3. De concepção: o tarifaço era aguardado. Gigantes financeiras, como Goldman Sachs e universidades de primeira linha, como Yale, projetaram, na pior das hipóteses, tarifas lineares de 25%. Engano de quem projetou? Não, de quem concebeu a possibilidade de sobretaxas de até 145%. Tarifas mais baixas provocariam efeitos negativos, mas não derretimento de mercados e perda de confiança nos Treasuries.
4. De elaboração: como era preciso fazer muitos cálculos, United States Trade Representative (USTR, principal órgão de comércio exterior dos EUA) simplificou: dividiu o superávit comercial de cada país com os EUA pelo total das exportações dessa mesma nação. E dividiu outra vez por dois, para ser "gentil". A inclusão de uma ilha povoada apenas por pinguins e focas nos 10% da "tarifa padrão" reforça o grau de amadorismo.
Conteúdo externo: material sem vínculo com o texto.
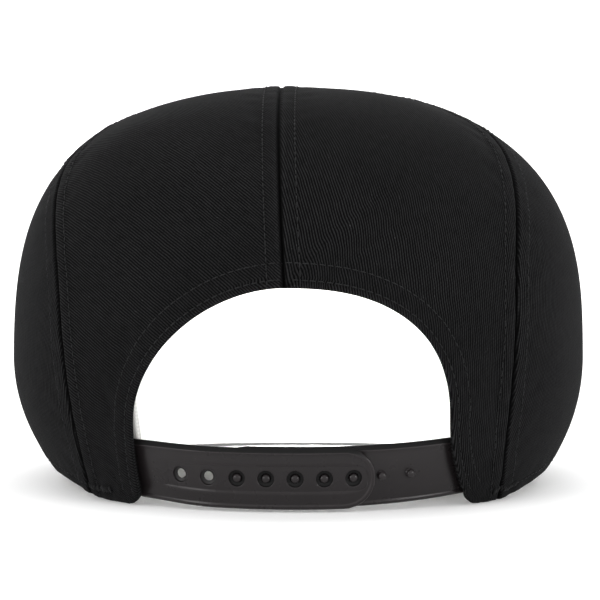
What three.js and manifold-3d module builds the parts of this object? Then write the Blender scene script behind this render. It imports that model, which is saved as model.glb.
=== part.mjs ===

5. De aplicação: o anúncio foi feito em 2 de abril. As tarifas padrão, de 10%, passaram a incidir já no dia 5 e as punitivas chegaram a entrar em vigor nesta quarta-feira (9) antes de serem suspensas. Se era para negociar, o prazo deveria ter sido maior.
6. De avaliação: na Trumposfera, a China acataria sem chiar uma alíquota que a essa altura soma inacreditáveis 145%. Mas o gigante asiático retaliou – com "gentileza", para até 125% – e o presidente americano acusou o golpe, dizendo que o país oriental havia "entrado em pânico" e "não sabia jogar". A OMC estima que essa soma inviabiliza 80% do comércio entre os dois países.